Since 2002, Ghana has only added ten new export products to its suite. These include mainly Minerals: Petroleum, oils and Crude (98.63%); Metals: Other bars of iron, not further worked than forged (0.58%) and unwrought refined lead (0.19%); Agriculture: fresh fruit (0.44%) and Coffee extract (0.19%). A lack of diversification in exports has steered Ghana’s declining complexity. For decades, cocoa and gold have been the bedrock of Ghana’s export with petroleum carving a piece in this space in the last decade. Compared to countries like South Korea who have added over 20 export products in the same period, Ghana certainly has a long way to go.

Ghana Export Complexity Map, 2018.
Visualizations provided by The Growth Lab at Harvard University. The Atlas of Economic Complexity. 

Ghana’s most significant exports are mostly still in low complexity products, as indicated above. Diversifying know-how to produce broader, and progressively more complex sets of goods and services can set countries up on a path for growth. Inadvertently, building complexity creates jobs – more jobs.

Ghana’s product space (see above) offers critical insights on how the nation could consider diversifying its manufacturing base. The core (center blue ring) of the product space shows more closely linked and interlinked products. This core region encompasses relatively more proximate and connected products, typically high value manufactured products, while the products on the periphery show relatively less proximate and connected products (usually primary products). Ghana’s productive structure, as represented by the product space image above, is peripheral and rooted in commodities (see large rings for gold, cocoa beans, and petroleum). Evidently, Ghana lacks economic complexity and thus, diversification toward more complex manufacturing products such as industrial machinery, metal accessories, plastics, and lubricants in the core will be crucial to its economic growth.
Diagram that shows the relatedness of Ghana’s export products and potential paths to diversify its economy. Grey nodes are products Ghana doesn’t export and colored nodes are those it currently exports. Visualization provided by The Growth Lab at Harvard University. The Atlas of Economic Complexity.

How will Ghana realistically tackle this? Better still, how should it?

The answer is not more government but more private sector activity. Government’s role is to set the vision and only act as an enabler. Its policy approach should thus be to create a business environment that allows private sector actors to occupy these key industries where Ghana can develop more complex and diverse products. As more actors enter the playing field, the demands of business will cause them to innovate and compete into high levels of productivity, building knowledge over the years.

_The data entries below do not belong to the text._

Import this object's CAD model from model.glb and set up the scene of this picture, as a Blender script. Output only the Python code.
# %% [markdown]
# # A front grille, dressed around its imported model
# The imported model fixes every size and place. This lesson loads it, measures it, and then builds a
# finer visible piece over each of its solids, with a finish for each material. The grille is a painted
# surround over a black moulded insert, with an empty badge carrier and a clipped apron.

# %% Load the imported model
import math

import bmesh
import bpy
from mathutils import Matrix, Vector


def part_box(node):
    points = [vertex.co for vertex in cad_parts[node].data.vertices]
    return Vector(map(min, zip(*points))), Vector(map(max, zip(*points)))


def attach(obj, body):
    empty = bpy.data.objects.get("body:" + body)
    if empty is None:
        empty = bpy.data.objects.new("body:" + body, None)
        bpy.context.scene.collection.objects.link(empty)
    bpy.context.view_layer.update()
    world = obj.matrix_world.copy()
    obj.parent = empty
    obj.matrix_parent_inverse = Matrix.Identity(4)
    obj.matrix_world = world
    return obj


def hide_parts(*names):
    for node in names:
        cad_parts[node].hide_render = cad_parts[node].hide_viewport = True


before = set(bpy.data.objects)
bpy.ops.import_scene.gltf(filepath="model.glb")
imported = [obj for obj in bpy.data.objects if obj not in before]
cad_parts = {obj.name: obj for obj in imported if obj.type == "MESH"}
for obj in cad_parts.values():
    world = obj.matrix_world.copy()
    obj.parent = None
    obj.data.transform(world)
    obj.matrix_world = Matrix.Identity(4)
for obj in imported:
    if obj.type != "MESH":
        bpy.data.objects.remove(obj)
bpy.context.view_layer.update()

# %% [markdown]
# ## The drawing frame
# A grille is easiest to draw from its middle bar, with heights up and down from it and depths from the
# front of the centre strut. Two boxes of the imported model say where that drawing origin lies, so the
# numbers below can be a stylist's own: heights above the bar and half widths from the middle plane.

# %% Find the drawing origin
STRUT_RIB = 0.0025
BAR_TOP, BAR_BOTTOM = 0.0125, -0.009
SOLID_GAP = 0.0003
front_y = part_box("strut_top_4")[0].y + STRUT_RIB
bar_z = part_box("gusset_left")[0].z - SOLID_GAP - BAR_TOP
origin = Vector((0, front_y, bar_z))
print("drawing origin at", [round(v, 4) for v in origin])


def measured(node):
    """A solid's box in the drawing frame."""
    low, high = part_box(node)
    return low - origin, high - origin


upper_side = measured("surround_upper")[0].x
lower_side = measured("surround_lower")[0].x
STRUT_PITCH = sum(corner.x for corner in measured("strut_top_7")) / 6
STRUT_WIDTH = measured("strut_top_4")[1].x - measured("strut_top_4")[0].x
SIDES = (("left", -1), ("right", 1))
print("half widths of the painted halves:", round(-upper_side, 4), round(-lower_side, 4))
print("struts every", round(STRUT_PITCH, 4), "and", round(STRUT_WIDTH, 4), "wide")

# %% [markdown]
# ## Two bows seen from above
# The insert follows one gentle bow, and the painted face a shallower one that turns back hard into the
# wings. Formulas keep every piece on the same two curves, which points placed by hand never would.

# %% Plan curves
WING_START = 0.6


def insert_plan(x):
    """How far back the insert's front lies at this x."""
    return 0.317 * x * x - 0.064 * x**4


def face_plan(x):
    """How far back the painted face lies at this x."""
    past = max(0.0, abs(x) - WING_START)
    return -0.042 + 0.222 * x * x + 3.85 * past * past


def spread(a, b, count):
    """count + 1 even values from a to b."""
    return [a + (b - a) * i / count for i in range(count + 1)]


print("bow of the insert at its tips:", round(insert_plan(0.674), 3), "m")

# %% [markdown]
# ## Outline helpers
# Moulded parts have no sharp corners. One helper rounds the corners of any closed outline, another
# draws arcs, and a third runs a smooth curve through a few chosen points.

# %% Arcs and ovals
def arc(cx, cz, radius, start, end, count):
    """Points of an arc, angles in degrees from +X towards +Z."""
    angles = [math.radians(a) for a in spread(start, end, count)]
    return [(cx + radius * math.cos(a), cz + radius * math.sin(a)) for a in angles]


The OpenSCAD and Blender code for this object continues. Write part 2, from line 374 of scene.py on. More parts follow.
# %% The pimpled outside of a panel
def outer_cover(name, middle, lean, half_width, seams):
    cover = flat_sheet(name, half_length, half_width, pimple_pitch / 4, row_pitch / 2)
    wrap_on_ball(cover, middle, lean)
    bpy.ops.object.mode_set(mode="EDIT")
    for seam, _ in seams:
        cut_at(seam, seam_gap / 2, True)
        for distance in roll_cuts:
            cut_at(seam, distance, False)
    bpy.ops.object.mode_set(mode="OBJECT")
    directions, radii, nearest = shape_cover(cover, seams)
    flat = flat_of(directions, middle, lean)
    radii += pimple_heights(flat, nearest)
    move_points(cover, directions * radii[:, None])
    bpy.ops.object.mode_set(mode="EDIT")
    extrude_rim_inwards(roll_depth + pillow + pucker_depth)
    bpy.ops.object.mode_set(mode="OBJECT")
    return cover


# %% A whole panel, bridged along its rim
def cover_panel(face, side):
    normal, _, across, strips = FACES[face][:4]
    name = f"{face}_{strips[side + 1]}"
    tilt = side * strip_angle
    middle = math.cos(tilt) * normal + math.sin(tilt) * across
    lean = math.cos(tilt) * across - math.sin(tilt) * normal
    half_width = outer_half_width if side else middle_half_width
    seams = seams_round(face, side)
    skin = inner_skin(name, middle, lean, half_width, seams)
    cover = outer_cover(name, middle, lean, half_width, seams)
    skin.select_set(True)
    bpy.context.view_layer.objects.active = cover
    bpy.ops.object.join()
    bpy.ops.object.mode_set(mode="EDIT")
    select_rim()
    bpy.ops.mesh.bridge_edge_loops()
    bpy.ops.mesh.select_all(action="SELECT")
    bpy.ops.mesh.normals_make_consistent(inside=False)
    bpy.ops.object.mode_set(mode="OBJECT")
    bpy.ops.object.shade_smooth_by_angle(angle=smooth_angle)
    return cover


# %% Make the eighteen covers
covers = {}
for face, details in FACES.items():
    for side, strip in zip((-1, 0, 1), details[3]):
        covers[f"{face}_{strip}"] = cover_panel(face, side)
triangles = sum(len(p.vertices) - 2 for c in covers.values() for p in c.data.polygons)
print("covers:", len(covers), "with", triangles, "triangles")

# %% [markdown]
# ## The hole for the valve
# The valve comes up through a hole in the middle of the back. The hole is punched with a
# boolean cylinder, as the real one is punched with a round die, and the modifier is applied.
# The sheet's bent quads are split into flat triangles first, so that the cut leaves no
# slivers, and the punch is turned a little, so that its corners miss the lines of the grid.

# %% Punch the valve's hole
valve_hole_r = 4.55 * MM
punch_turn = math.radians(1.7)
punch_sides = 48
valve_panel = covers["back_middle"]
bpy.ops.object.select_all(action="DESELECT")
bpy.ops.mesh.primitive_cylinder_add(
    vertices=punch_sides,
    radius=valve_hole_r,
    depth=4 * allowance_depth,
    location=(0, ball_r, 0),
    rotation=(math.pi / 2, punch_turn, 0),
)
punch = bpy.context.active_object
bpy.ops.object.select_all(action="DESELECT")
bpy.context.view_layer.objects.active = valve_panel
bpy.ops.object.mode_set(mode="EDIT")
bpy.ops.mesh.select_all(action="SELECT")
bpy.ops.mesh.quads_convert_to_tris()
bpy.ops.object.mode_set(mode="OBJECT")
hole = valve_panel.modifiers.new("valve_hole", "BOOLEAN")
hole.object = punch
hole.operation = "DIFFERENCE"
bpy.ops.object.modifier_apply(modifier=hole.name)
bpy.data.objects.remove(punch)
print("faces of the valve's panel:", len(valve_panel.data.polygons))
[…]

Government’s support should be evident through prioritising employment generation. Subsidies, grants, and assistance should be attached to businesses that have the potential to make the most impact on job creation. By 2030, Ghana’s population will grow by 17%, from 28 million in 2018 to 33 million and the number of people in the workforce will continue to soar. Manufacturing for instance is a lead sector. It generates large numbers of productive jobs. Through the direct effects it has on knowledge building, incomes and wages, as well as the indirect effects created by linkages to other sectors, building Ghana’s manufacturing and industrial capacity must be a core priority in economic planning and execution. The recent embracing of, and support for, local manufacturing of masks as well as agreements with global car manufacturers is indeed a step in the right direction.

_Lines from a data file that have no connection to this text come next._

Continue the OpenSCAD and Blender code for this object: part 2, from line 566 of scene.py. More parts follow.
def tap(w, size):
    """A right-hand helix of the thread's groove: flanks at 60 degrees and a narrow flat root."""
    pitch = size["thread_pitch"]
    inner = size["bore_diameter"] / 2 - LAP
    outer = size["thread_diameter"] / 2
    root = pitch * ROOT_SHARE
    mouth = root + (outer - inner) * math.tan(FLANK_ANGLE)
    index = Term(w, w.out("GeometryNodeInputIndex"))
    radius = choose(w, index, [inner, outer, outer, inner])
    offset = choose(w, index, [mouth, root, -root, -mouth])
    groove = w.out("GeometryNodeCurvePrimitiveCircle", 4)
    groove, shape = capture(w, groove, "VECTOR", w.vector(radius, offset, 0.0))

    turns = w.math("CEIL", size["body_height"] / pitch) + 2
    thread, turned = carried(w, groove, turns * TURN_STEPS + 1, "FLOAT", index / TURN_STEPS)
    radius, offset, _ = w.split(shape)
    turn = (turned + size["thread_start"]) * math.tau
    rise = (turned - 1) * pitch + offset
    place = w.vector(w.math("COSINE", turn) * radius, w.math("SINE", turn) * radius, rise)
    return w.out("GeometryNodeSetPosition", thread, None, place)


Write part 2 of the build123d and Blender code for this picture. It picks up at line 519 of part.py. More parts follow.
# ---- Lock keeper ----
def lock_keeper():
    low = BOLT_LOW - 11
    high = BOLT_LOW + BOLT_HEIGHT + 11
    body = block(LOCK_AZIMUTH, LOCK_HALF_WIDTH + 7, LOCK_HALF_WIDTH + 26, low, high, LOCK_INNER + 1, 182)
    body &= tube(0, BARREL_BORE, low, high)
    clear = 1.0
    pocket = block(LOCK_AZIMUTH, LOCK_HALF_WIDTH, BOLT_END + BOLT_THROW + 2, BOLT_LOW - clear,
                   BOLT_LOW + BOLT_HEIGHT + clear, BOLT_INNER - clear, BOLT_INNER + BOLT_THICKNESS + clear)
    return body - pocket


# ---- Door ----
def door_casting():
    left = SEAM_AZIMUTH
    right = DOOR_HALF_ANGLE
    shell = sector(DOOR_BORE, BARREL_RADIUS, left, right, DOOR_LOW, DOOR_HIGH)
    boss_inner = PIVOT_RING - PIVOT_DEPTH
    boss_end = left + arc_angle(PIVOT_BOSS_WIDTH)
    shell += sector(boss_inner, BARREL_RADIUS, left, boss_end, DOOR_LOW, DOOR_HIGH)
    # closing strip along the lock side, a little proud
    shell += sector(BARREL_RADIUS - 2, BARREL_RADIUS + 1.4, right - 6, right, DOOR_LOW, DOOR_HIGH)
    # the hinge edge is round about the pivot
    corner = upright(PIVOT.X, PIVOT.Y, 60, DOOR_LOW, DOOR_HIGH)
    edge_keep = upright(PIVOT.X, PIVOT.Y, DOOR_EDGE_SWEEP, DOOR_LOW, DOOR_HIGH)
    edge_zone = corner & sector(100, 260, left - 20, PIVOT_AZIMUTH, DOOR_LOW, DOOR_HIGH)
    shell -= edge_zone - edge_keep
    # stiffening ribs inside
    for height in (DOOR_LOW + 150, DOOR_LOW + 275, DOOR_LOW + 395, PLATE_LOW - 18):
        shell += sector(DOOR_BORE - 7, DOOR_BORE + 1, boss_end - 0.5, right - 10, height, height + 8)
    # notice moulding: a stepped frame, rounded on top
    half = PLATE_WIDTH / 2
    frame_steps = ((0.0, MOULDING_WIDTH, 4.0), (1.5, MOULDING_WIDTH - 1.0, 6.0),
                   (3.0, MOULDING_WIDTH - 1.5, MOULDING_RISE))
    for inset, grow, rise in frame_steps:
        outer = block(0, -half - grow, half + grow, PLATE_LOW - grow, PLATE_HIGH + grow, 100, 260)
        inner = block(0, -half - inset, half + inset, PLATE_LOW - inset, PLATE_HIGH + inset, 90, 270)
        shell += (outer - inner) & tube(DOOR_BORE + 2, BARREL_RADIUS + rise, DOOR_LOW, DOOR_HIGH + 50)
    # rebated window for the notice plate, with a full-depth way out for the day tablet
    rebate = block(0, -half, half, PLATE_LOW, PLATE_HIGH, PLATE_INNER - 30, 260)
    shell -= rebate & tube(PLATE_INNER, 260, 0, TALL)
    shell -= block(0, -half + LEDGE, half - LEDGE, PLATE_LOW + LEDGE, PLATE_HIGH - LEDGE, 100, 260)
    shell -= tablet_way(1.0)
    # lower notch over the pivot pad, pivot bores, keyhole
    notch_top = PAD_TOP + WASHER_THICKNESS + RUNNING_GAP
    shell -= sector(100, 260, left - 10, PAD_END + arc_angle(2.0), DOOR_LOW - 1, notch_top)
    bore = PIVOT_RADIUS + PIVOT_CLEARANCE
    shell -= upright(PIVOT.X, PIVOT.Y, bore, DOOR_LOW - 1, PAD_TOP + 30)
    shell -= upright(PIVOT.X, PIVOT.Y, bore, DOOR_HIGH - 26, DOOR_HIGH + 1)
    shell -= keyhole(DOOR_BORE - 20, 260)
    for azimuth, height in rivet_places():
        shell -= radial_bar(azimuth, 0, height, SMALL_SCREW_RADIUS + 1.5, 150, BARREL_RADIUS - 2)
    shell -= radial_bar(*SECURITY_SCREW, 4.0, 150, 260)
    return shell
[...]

Second, Ghana needs innovative thinking, something the private sector does well. Driven by efficiency, government’s effective collaboration with private sector agents, outside of the elite friends of government, will be instrumental in uncovering some market-generating innovations that could propel the economy into success. Creating stability and certainty in the policy, regulatory and legal domains will be key to successful investment attraction from the private sector – both domestic and foreign investors. Nevertheless, development is not an issue for the public sector only, nor is it for the private sector to solve alone. It is an issue that lies at the intersection of private, public and civil society. Therefore, the more collaborations government can foster, the better Ghana’s chances at growing – economically, socially, politically.

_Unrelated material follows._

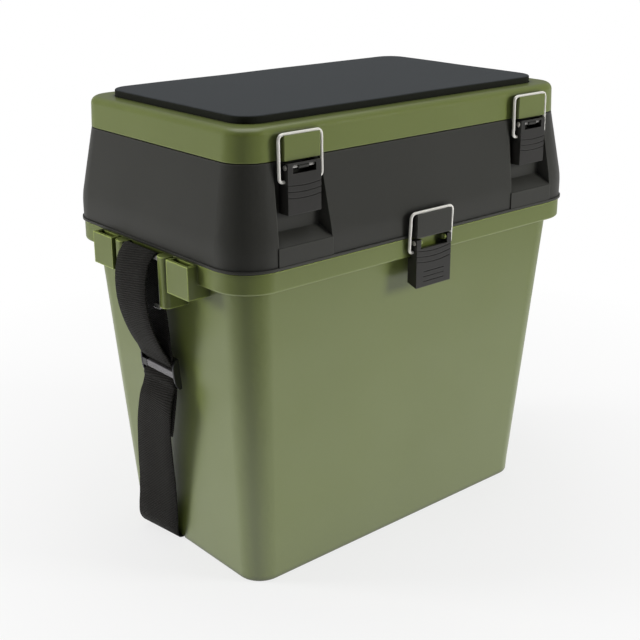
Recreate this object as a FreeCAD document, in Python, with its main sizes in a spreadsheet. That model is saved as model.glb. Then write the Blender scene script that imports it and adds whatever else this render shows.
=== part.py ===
# Fishing seat box: a tapered tub, a hinged tray box on top of it, a hinged lid with a seat pad,
# three lever latches with wire bails, two lift-out trays and a webbing strap that runs under the tub.
# Millimetres. +Z is up, z = 0 is the floor, X runs along the long side, the latches face -Y.
import FreeCAD, Part
import math
import os

import Sketcher

V = FreeCAD.Vector
Rotation = FreeCAD.Rotation

doc = FreeCAD.newDocument("seat_box")
sheet = doc.addObject("Spreadsheet::Sheet", "Dims")

DIMENSIONS = {
    # tub
    "foot_height": 2.5,
    "foot_width": 12.0,
    "strap_notch": 50.0,
    "base_inset_x": 28.6,
    "base_inset_y": 27.5,
    "base_corner": 21.0,
    "base_round": 2.5,
    "base_height": 14.5,
    "base_flare": 0.85,
    "wall_inset_x": 9.8,
    "wall_inset_y": 9.5,
    "wall_corner": 27.0,
    "tub_wall": 2.8,
    "tub_floor": 3.0,
    "band_height": 16.3,
    "band_top": 279.2,
    "band_half_x": 191.3,
    "band_half_y": 121.4,
    "band_corner": 33.0,
    "band_skirt": 3.0,
    "band_ledge": 3.2,
    "band_round": 1.6,
    # accessory sockets and strap posts on the short sides
    "side_out": 9.1,
    "side_top_drop": 0.6,
    "socket_centre_y": 53.6,
    "socket_width": 28.6,
    "socket_height": 26.6,
    "socket_wall": 2.6,
    "socket_floor": 2.5,
    "post_gap": 48.0,
    "post_width": 12.5,
    "post_height": 41.6,
    "post_round": 5.0,
    "post_root": 3.1,
    # strap bars
    "bar_wire": 3.6,
    "bar_inset": 3.0,
    "bar_drop": 3.6,
    "bar_half_width": 26.8,
    "bar_height": 40.5,
    "bar_bend": 4.0,
    "bar_end": 6.0,
    # tray box
    "seam": 0.8,
    "box_bend_up": 20.0,
    "box_bend_round": 70.0,
    "box_height": 78.4,
    "box_inset": 0.1,
    "box_corner": 31.4,
    "box_taper_x": 10.0,
    "box_taper_y": 10.3,
    "box_top_corner": 24.7,
    "box_wall": 2.8,
    "box_floor": 2.6,
    "lip_out": 1.2,
    "lip_height": 2.0,
    "box_plug_depth": 3.5,
    "plug_gap": 0.6,
    "plug_wall": 2.0,
    "rail_up": 33.7,
    "rail_height": 3.2,
    "rail_inset": 13.0,
    # recesses for the lid latches
    "latch_inset": 51.7,
    "recess_back_inset": 1.2,
    "recess_back_half": 22.0,
    "recess_front_half": 26.5,
    "recess_back_up": 25.5,
    "recess_front_up": 15.2,
    "panel_out": 0.8,
    # lid
    "lid_height": 24.7,
    "lid_draft": 1.0,
    "lid_round": 6.0,
    "lid_wall": 2.8,
    "lid_top_wall": 3.0,
    "lid_rib": 2.2,
    "lid_rib_depth": 7.0,
    "lid_rib_spacing": 88.0,
    # seat pad
    "pad_inset_x": 16.7,
    "pad_inset_y": 17.1,
    "pad_corner": 18.0,
    "pad_recess": 1.8,
    "pad_gap": 0.3,
    "pad_show": 6.1,
    "pad_round": 1.2,
    # lift-out trays
    "tray_inset_y": 7.5,
    "tray_inset_x": 5.7,
    "tray_inner_x": 2.5,
    "tray_height": 40.8,
    "tray_corner": 19.0,
    "tray_wall": 1.8,
    "tray_gap": 0.3,
    "tray_rim": 1.5,
    "tray_rim_height": 2.0,
    "divider_drop": 6.0,
    # latches: common sizes
    "fit": 0.05,
    "latch_pin": 2.5,
    "pin_head": 4.2,
    "pin_head_thick": 0.6,
    "side_play": 0.5,
    "groove_depth": 0.5,
    "groove_width": 0.8,
    "groove_radius": 100.0,
    "groove_pitch": 4.7,
    "grip_pitch": 4.2,
    # latches that hold the lid
    "lid_keeper_half": 16.9,
    "lid_keeper_out": 6.8,
    "lid_keeper_height": 17.55,
    "lid_lever_half": 15.8,
    "lid_lever_cheek": 4.7,
    "lid_lever_out": 9.2,
    "lid_lever_in": 0.4,
    "lid_lever_web": 2.8,
    "lid_lever_drop": 39.4,
    "lid_lever_rim": 0.9,
    "lid_rim_drop": 2.5,
    "lid_groove_drop": 18.5,
    "lid_window_drop": 8.8,
    "lid_pin_out": 6.3,
    "lid_pin_drop": 4.1,
    "lid_lug_half": 5.0,
    "lid_lug_radius": 2.15,
    "lid_lug_rise": 1.3,
    "lid_lever_top": 3.3,
    "lid_lever_back_rise": 4.4,
    "lid_lever_step": 4.0,
    "lid_bail_wire": 2.5,
    "lid_bail_half": 20.4,
    "lid_bail_pivot_out": 4.6,
    "lid_bail_pivot_drop": 14.8,
    "lid_bail_bar_out": 4.0,
    "lid_bail_bar_up": 19.9,
    "lid_bail_bend": 4.2,
    # latch that holds the tray box
    "tub_keeper_half": 19.8,
    "tub_keeper_out": 7.9,
    "tub_keeper_gap": 0.8,
    "tub_keeper_height": 19.55,
    "tub_lever_half": 20.0,
    "tub_lever_cheek": 4.8,
    "tub_lever_out": 7.9,
    "tub_lever_in": 2.2,
    "tub_lever_web": 2.7,
    "tub_lever_drop": 41.6,
    "tub_groove_drop": 12.2,
    "tub_lever_slant": 3.4,
    "tub_window_drop": 8.8,
    "tub_pin_out": 4.9,
    "tub_pin_drop": 3.6,
    "tub_lug_half": 14.9,
    "tub_lug_thick": 2.0,
    "tub_lug_radius": 2.4,
    "tub_lever_top": 2.7,
    "tub_lever_back_rise": 2.6,
    "tub_lever_step": 1.0,
    "tub_lever_clear": 1.1,
    "tub_bail_wire": 2.5,
    "tub_bail_half": 23.9,
    "tub_bail_pivot_out": 3.0,
    "tub_bail_pivot_drop": 11.6,
    "tub_bail_bar_out": 4.6,
    "tub_bail_bar_up": 21.1,
    "tub_bail_bend": 4.2,
    "bail_elbow": 3.0,
    "bail_end": 4.0,
    "keeper_lip": 1.1,
    "keeper_lip_height": 1.1,
    # rear hinges
    "hinge_inset": 81.3,
    "knuckle_radius": 4.8,
    "knuckle_half": 9.0,
    "knuckle_outer": 10.0,
    "knuckle_gap": 0.4,
    "hinge_out": 6.8,
    "hinge_pin": 4.0,
    "hinge_head": 6.4,
    # webbing and its adjusters
    "strap_width": 44.0,
    "strap_thick": 1.6,
    "strap_lift": 0.3,
    "strap_shift": 34.5,
    "strap_gap": 0.3,
    "bar_gap": 0.35,
    "glide_gap": 0.4,
    "glide_clear": 0.3,
    "glide_height": 27.0,
    "glide_rail": 3.5,
    "glide_side": 2.1,
    "glide_thick": 3.0,
    "glide_cheek_out": 4.9,
    "glide_cheek_bow": 2.6,
    "glide_bar": 6.0,
    "glide_bar_thick": 2.5,
    "glide_bar_out": 3.2,
    "glide_out": 1.7,
    "glide_lean": 0.1,
    "glide_z": 174.3,
    # how far a cutting tool or a joining web runs past the face it meets
    "overlap": 1.0,
}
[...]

Third, as much as Ghana desires foreign direct investment (read Western and Eastern), much attention needs to be paid to the domestic and regional investment opportunities. Success and sustainability will involve major cooperation with local entities who must understand and be committed to pursuing the vision of high-productivity growth. Economic strategies often remain at the upper echelons of government. A much better job needs to be done translating and transmitting these visions to domestic businesses, and the general population, to allow homegrown solutions and investments to thrive as well. Similarly, the pleasantries and accommodation offered to Western and Eastern rich investors, should filter down to the local population who are also vested in the economic well-being of the country. In their learning comes greater opportunities for building a culture of innovation, efficiency and economic complexity in the domestic economy.

Fifth, much simpler, clearer and more consistent rules on economic policies would serve Ghana well. Policymakers and implementers must speak to each other to ensure harmonization in the execution of plans. For instance, in 2018/19, reduction in Ghana’s VAT was met with a lot of excitement but its implementation left much to be desired. How and where in an organization’s cost accounting these deductions were to be made became the bane of organization’s existence with conflicting information coming from different government officials.

Considering Ghana’s income level and comparatively less-abrasive historical past, there is a justified sense, among citizens, of exasperation with Ghana’s pace of progress and the future of the nation. But the truth is that it will take a lot of hard work over a long period to set Ghana solidly on the path to sustainable growth. The above points are no silver bullet to addressing Ghana’s economic complexity woes, but with pragmatism and commitment, they do offer some insight into how decision-makers can start to challenge the country’s history of economic growth, or lack thereof. Ghana must be willing to try new things, especially those that have worked well for others.

The sooner the nation places a laser-like focus on the goal of job and prosperity creation, the higher the likelihood of it changing the economic destiny of the next generation. Otherwise, we may very well have to deal with a large number of penurious, connected and urban youthful population who will repurpose their zeal and entrepreneurial energy to causes and activities that pose real risks to the leaders who they believe failed them.